The Financial Account includes data on:

1. Foreign direct investment, i.e the purchase or creation of production facilities for the manufacturing of goods or services (e.g. a Toyota plant in the U.S.).
2. Portfolio investment, i.e. the purchases of equity (less than 10% of the value of a firm) and bonds.
3. Other financial transactions such as cross-border bank deposits.

The financial account is in surplus if the foreign investment into the country is greater than the country's investment in other countries. In contrast, the financial account is in deficit if domestic citizens invest more internationally than the amount foreigners invest in the local economy.

Bookkeeping rules

Which entries in the balance of payments are recorded with a “+” and which ones are recorded with a “–“? A simple rule of thumb is that transactions that require the sale of the local currency for a foreign currency enter with a minus sign.

For example, if a U.S. family goes on a holiday to Mexico, they have to sell dollars and buy peso to make payments in Mexico. This transaction will go with a minus sign in the U.S. Balance of Payments (more specifically in the current account) and with a plus sign in the Mexican Balance of Payments.

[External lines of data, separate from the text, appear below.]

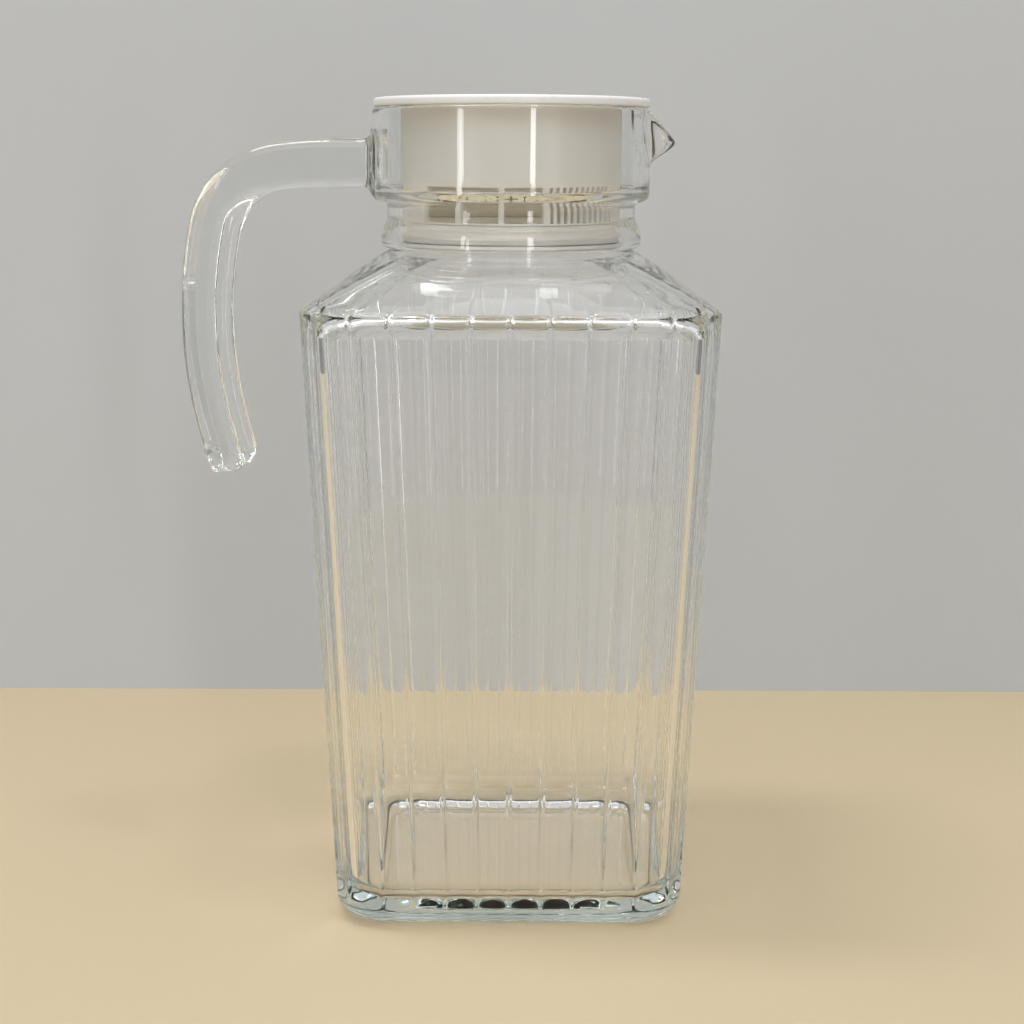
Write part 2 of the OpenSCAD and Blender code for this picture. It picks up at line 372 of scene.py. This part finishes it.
def build_glass_body():
    neck = [[pulled_lip(p) for p in circle_ring(r, z)] for r, z in neck_profile()]
    rings = body_outer_rings() + neck + body_inner_rings()
    return make_object("glass_jug_body", *loft_mesh(rings))


# ---------------------------------------------------------------- glass handle

HANDLE_W = 13.0
ROOT_H = 14.3
GRIP_T = 15.4
WEB_W = 5.4
HANDLE_Z = RIM_Z - 16.4
TIP = 6.2
TIP_SEED = 14      # sets the lumps of the tip, so that they come out the same every time
PUDDLE = (      # distance out from the collar, then how much taller and wider than the bar
    (0.0, 1.38, 1.75), (0.2, 1.42, 1.8), (0.45, 1.40, 1.75), (0.6, 1.33, 1.55), (0.75, 1.26, 1.3),
    (1.0, 1.17, 1.16), (1.5, 1.09, 1.07), (2.4, 1.03, 1.02), (3.4, 1.0, 1.0),
)
PUDDLE_SAG = 5      # how far the puddle's lower half runs down, for each unit of extra height


def bend_stations(start, r, turn, steps):
    """Stations (x, z, heading) round a bend of radius r, after the start station."""
    x, z, a = start
    stations = []
    for i in range(1, steps + 1):
        b = a + turn * i / steps
        ra, rb = math.radians(a), math.radians(b)
        stations.append((
            x + r * (math.sin(rb) - math.sin(ra)),
            z + r * (math.cos(ra) - math.cos(rb)),
            b,
        ))
    return stations


def handle_path():
    level = [(x, HANDLE_Z, 180) for x in (-47, -49, -51, -53, -55)]
    soft = bend_stations(level[-1], 110, 8, 8)
    elbow = bend_stations(soft[-1], 24, 70, 30)
    grip = bend_stations(elbow[-1], 135, 29.5, 34)
    return level + soft + elbow + grip


def root_half():
    """Half of the cross-section near the collar, as (outward, sideways) points."""
    u, b, r = ROOT_H / 2, HANDLE_W / 2, 3.0
    return (
        [(u, 0), (u, (b - r) * 0.5)] + arc(u - r, b - r, r, 0, 90, 7)
        + [(mix(u - r, r - u, t), b) for t in (0.15, 0.5, 0.85)]
        + arc(r - u, b - r, r, 90, 180, 8) + [(-u, (b - r) * 0.5), (-u, 0)]
    )


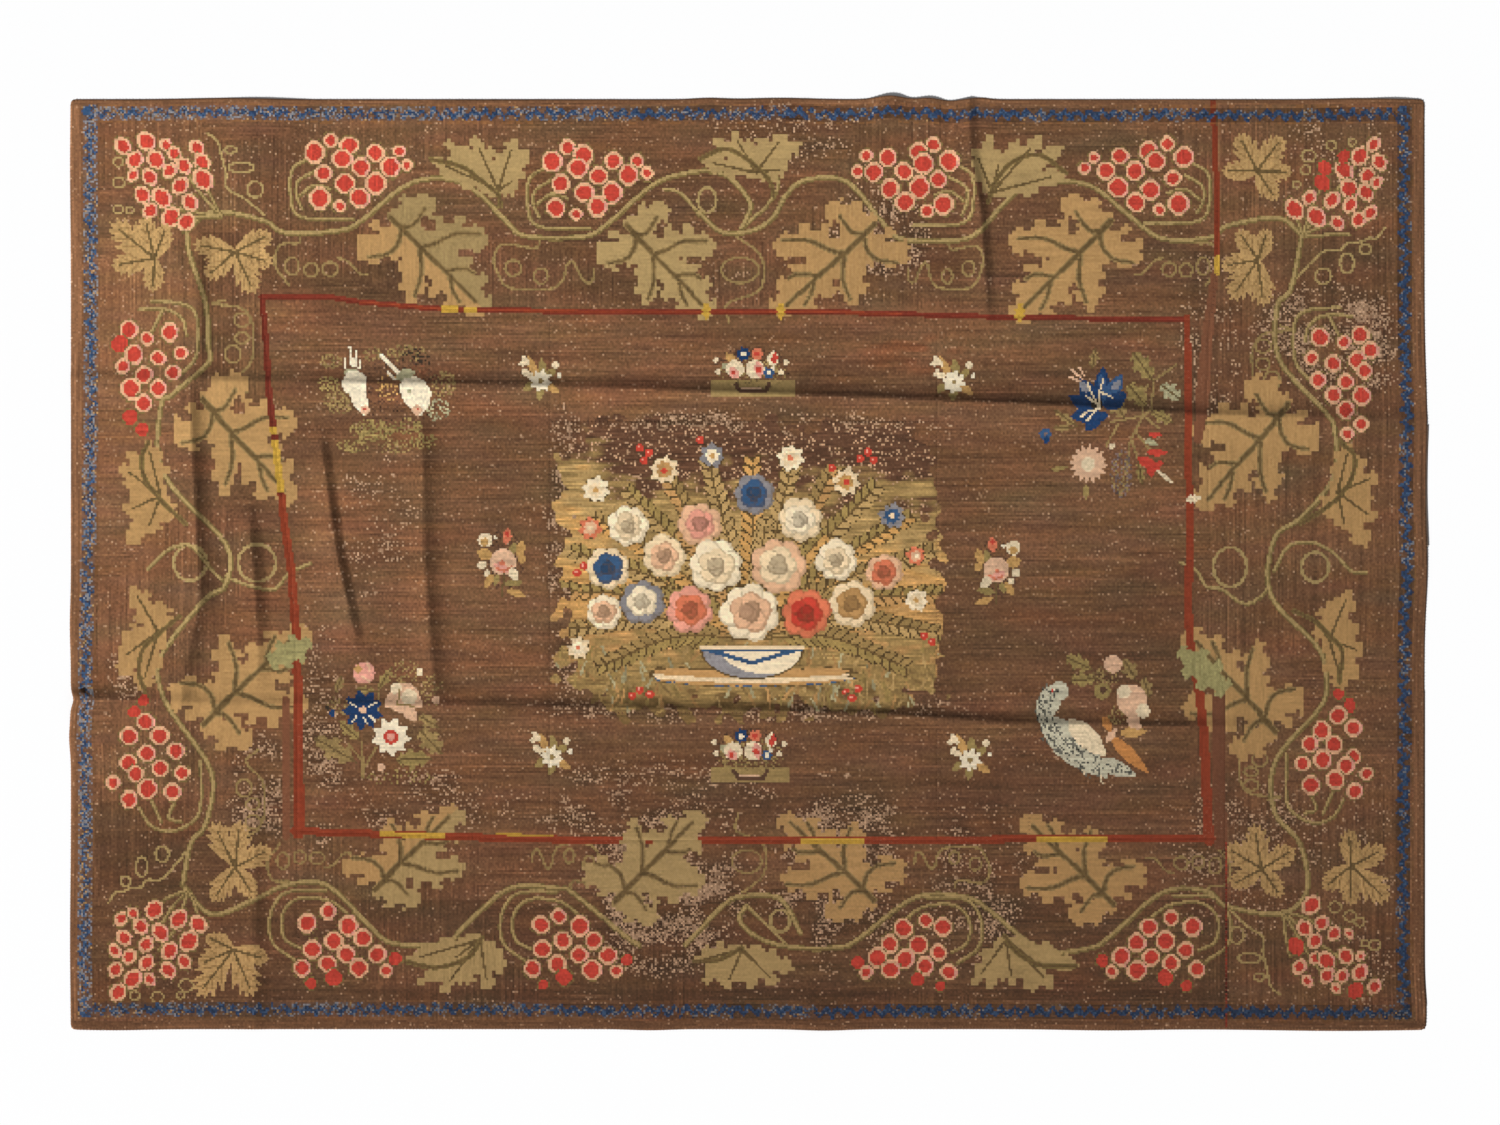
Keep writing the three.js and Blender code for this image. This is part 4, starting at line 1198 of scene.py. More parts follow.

The reverse is true for transactions that require the purchase of the domestic currency: these are recorded with a plus sign. For example, a German company that wants to import machinery from the U.S. has to buy dollars to make the payment. That will be recorded with a plus sign in the U.S. Balance of Payments and with a minus sign in the German Balance of Payments.

Double entry for each transaction

Each international transaction creates two entries in the balance of payments. They have the same absolute magnitude but an opposing sign. One entry is with a plus sign and the other is with a minus sign.

For example, a Japanese consumer buys an American car for $10,000. This is recorded as + $10,000 in the U.S. Current Account. To purchase the car, the Japanese consumer buys $10,000 from, say, Citibank.

Now Citibank has $10,000 worth of yen. It uses the yen to buy Japanese government bonds. That purchase enters with a (-) sign in the U.S. Financial Account.

So, we have two transactions of equal absolute magnitude but with opposite signs. Since this is true for each international transaction, when we add up all the “+” entries and all the “-“ entries, we’ll arrive at the same absolute number. Therefore,

Balance of Payments = Current account balance + Financial account balance = 0

In other words, while the current account and the financial account can be in surplus or deficit, the overall Balance of Payments is always in “balance.”